Mais à dire vrai, les critiques ne se limitaient qu’à ces détails. Chacun, dans son for intérieur, reconnaissait les vertus de l’artiste qui était à la fois auteur, compositeur, arrangeur et musicien. Personnellement, je l’ai découvert au début des années 90 avec des titres comme Nna kissi, Mamady Diawaara. Et vinrent par la suite des chefs d’œuvre intemporels : L’Oiseau de Sankara (1994), Farafina (1996), Sènèkèla (1998), Que se passe-t-il (2001).

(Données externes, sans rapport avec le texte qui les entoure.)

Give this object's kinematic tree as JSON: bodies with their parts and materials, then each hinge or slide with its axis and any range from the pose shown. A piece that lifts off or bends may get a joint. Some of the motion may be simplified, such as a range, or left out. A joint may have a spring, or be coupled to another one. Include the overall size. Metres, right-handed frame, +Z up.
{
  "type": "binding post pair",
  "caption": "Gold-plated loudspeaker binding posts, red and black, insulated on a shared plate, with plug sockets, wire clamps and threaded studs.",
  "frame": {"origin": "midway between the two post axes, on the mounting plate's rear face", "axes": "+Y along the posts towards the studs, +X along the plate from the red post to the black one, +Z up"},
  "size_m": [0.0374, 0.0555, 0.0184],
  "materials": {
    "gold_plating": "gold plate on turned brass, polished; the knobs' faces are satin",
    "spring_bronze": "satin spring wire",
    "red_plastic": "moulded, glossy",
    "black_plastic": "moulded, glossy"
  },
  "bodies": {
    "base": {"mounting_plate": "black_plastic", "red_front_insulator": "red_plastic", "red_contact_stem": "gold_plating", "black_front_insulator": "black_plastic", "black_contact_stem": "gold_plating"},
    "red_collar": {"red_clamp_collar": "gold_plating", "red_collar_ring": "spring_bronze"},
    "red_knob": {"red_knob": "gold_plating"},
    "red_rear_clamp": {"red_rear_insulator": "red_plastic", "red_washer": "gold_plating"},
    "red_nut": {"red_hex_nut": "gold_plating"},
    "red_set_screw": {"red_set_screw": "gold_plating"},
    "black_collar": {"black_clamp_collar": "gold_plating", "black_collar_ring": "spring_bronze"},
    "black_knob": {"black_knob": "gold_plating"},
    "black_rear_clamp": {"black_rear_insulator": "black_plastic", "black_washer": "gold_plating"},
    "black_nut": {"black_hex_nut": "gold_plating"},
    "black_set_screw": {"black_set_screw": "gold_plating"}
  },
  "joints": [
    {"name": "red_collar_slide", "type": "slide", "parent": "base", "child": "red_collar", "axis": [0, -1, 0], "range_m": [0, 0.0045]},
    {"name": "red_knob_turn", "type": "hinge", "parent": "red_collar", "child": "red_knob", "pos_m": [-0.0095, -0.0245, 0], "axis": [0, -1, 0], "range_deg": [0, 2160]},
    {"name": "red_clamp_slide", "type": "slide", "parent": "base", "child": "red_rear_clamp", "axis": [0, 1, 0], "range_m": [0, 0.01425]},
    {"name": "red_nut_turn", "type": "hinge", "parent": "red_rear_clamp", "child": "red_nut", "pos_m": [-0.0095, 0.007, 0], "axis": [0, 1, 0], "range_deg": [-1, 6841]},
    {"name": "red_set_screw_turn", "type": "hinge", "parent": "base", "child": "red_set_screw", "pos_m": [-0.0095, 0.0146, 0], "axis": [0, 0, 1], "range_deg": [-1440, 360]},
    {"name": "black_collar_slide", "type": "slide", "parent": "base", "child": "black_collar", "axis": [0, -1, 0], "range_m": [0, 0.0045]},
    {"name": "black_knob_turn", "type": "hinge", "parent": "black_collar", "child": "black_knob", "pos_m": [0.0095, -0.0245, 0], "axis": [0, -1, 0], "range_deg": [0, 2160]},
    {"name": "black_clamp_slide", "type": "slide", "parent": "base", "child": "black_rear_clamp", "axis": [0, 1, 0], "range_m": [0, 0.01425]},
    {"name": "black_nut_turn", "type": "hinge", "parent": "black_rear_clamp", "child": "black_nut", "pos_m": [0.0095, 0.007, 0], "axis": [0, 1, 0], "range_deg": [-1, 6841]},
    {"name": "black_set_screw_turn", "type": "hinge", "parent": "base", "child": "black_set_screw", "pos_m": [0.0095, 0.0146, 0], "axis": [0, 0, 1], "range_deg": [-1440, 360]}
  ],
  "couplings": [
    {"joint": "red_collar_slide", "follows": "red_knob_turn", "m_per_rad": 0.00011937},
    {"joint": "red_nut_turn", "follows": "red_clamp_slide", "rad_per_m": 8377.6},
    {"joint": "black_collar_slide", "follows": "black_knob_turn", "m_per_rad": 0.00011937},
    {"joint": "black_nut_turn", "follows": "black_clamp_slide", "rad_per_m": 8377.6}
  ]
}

Au-delà de la rythmique qui passionnait les fans, l’œuvre musicale de Kerfalla se voulait instructive, pédagogique, didactique et moralisatrice. Même les sons dédiés à des particuliers (Alladji Moriba Condé, Niatakoly, Bakary Sidiki Nabé, Mbalia Magassouba) sont porteurs d’enseignements très riches. Une deuxième catégorie incite au patriotisme (AJVD). On continue encore à écouter et visionner le célèbre et retentissant Diarabi konkon où l’artiste invite les « Don juan » à la retenue. Il se montre encore plus percutant dans « Diamanakè » dans lequel les jeunes sont mis en garde contre les frasques de la vie et les avatars de la célébrité. Personnellement, ce morceau m’a influencé en raison de la profondeur du message.
Dans Mousso, sans misogynie aucune, il prévient sur les dangers de la colère des femmes. Que dire de la valeur philosophique –voire religieuse- d’autres tubes (Naafi, Mansaba) qui ont peu à envier à certains prêches et sermons. Dans ce dernier, en particulier, la puissance divine est le maître-mot et l’humilité de l’être humain appelée à être une exigence.

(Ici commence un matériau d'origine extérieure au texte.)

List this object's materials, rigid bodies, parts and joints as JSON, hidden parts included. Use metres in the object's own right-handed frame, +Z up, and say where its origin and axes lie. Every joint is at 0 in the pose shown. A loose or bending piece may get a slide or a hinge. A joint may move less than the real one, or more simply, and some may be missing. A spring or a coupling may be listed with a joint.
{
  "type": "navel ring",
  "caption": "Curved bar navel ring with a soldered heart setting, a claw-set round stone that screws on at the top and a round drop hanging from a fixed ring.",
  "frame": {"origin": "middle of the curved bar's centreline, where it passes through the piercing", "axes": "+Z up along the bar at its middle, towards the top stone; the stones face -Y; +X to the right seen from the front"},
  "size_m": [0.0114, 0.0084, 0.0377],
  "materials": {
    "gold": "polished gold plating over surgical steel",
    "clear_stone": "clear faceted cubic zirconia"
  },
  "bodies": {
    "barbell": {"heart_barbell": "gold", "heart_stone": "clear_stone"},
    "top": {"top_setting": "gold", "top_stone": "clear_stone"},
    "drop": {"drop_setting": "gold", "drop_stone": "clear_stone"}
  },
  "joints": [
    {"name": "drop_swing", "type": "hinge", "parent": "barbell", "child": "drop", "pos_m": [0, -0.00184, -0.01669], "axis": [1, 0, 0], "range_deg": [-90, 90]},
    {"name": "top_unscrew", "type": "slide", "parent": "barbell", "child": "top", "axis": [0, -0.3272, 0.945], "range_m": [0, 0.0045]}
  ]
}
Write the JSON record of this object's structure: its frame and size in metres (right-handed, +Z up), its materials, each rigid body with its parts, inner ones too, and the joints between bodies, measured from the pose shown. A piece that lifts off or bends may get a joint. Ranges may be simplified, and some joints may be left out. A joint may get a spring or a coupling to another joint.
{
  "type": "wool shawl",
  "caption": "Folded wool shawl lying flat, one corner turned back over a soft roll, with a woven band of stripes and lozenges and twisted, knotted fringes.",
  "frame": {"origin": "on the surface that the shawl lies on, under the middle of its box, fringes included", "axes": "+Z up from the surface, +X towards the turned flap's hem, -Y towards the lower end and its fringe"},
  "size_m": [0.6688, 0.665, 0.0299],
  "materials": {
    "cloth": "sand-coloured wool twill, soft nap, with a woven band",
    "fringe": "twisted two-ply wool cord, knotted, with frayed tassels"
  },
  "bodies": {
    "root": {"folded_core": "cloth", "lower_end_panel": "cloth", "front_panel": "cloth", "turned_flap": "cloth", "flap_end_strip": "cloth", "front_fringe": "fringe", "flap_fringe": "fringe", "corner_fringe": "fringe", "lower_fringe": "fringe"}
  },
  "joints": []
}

Par son répertoire, Kerfalla aura réussi à faire connaître l’identité de ses parents au grand public. Un bel hommage à sa maman, Nna Djansana dénnadiala Kourouma, clip rehaussé de la prestation d’une célèbre actrice de la Troupe Sodia. Quant à son père, Papa Kèmo ou Sankaro kémo, le titre qui lui est consacré après sa mort donne des frissons à l’écoute. Nombre de ses admirateurs, orphelins de père, y trouvent leur endurance.

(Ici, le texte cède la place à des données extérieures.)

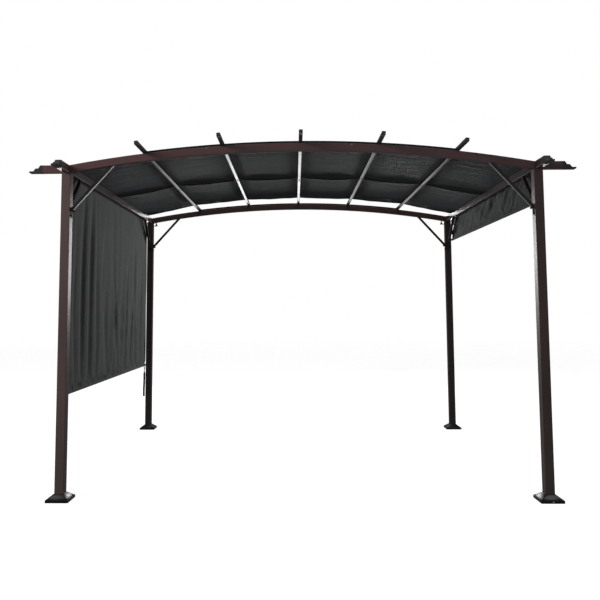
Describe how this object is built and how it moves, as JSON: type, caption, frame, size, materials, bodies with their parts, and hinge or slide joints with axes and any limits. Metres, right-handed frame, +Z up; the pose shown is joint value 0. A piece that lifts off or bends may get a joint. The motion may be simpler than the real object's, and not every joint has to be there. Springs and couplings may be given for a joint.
{
  "type": "arched steel pergola with sliding fabric canopy",
  "caption": "Free-standing arched steel pergola: square posts, arched front and back beams, rafters, corner braces and one fabric canopy that hangs down one side as a curtain.",
  "frame": {"origin": "on the ground at the centre of the four posts", "axes": "+X along the arched beams to the valance side, +Y along the rafters from front to back, +Z up"},
  "size_m": [3.66, 3.05, 2.37],
  "materials": {
    "frame_paint": "satin red-brown powder coat",
    "rafter_paint": "satin dark brown powder coat",
    "foot_plastic": "glossy black moulded plastic",
    "cap_plastic": "dark grey moulded plastic",
    "strip_rubber": "matt black strip",
    "canopy_fabric": "dark grey woven polyester",
    "rod_steel": "black painted tube",
    "strap_webbing": "black woven webbing"
  },
  "bodies": {
    "root": {"post_front_left": "frame_paint", "foot_cover_front_left": "foot_plastic", "beam_end_front_left": "frame_paint", "arch_brace_front_left": "frame_paint", "side_brace_front_left": "frame_paint", "post_front_right": "frame_paint", "foot_cover_front_right": "foot_plastic", "beam_end_front_right": "frame_paint", "arch_brace_front_right": "frame_paint", "side_brace_front_right": "frame_paint", "post_back_left": "frame_paint", "foot_cover_back_left": "foot_plastic", "beam_end_back_left": "frame_paint", "arch_brace_back_left": "frame_paint", "side_brace_back_left": "frame_paint", "post_back_right": "frame_paint", "foot_cover_back_right": "foot_plastic", "beam_end_back_right": "frame_paint", "arch_brace_back_right": "frame_paint", "side_brace_back_right": "frame_paint", "side_beam_left": "frame_paint", "side_beam_right": "frame_paint", "arch_beam_front": "frame_paint", "arch_strip_front": "strip_rubber", "end_caps_front": "cap_plastic", "rafter_1_front": "rafter_paint", "rafter_2_front": "rafter_paint", "rafter_3_front": "rafter_paint", "rafter_4_front": "rafter_paint", "rafter_5_front": "rafter_paint", "arch_beam_back": "frame_paint", "arch_strip_back": "strip_rubber", "end_caps_back": "cap_plastic", "rafter_1_back": "rafter_paint", "rafter_2_back": "rafter_paint", "rafter_3_back": "rafter_paint", "rafter_4_back": "rafter_paint", "rafter_5_back": "rafter_paint", "canopy_roof": "canopy_fabric", "curtain_left": "canopy_fabric", "valance_right": "canopy_fabric", "hem_rod_left": "rod_steel", "hem_rod_right": "rod_steel", "pull_straps": "strap_webbing"}
  },
  "joints": []
}
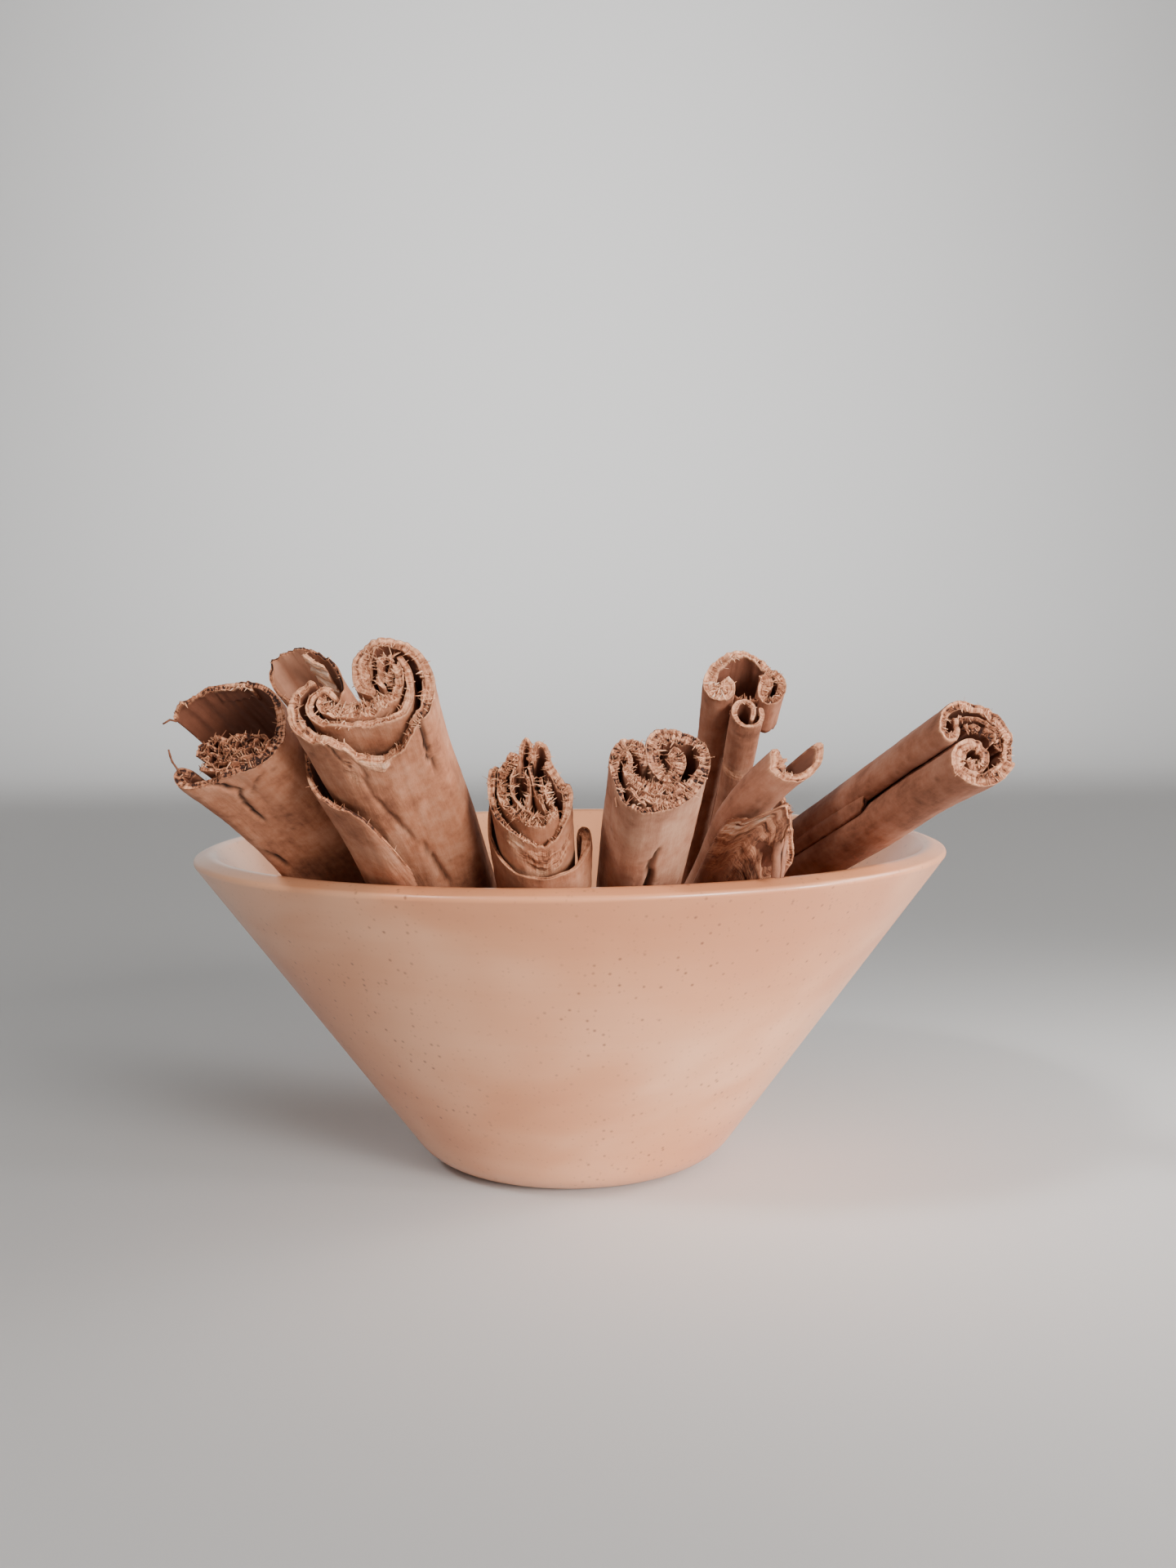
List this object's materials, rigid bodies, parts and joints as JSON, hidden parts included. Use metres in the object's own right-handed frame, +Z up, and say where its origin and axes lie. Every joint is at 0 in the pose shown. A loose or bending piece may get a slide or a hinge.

Grâce au même répertoire, les grands-parents, les épouses (Manty Kouta), la fratrie (Layba ou ndoho Hawa), le village (Koumandi Koura), l’adresse mandingue (le Sankara), la région (Faranah) ne sont plus des secrets. Même mon Coyah natal s’est retrouvé furtivement dans l’un des morceaux.
Kerfalla mort ! J’en connais deux qui, d’outre-tombe, sont en pleurs : Feus Moussa Mara et Idrissa Camara. Ils ont su gracieusement vendre le talent de l’homme. Ils étaient convaincus que Kerfalla ne jouissait pas pleinement de la valeur qu’il incarnait. Peut-être, était-il moins chanceux ? Ces deux journalistes, amoureux des Lettres et de la culture, avaient un étalon de mesure très simple : l’oiseau de Sankara ne reprenait pas les graines qu’il avait déjà picorées. Il les digérait et en créait continûment de nouvelles. De mémoire, il n’a ni brodé de texte d’autrui, ni remixé sa propre production. L’art, c’est la création, l’artiste, le créateur, l’inventeur, tel était son credo.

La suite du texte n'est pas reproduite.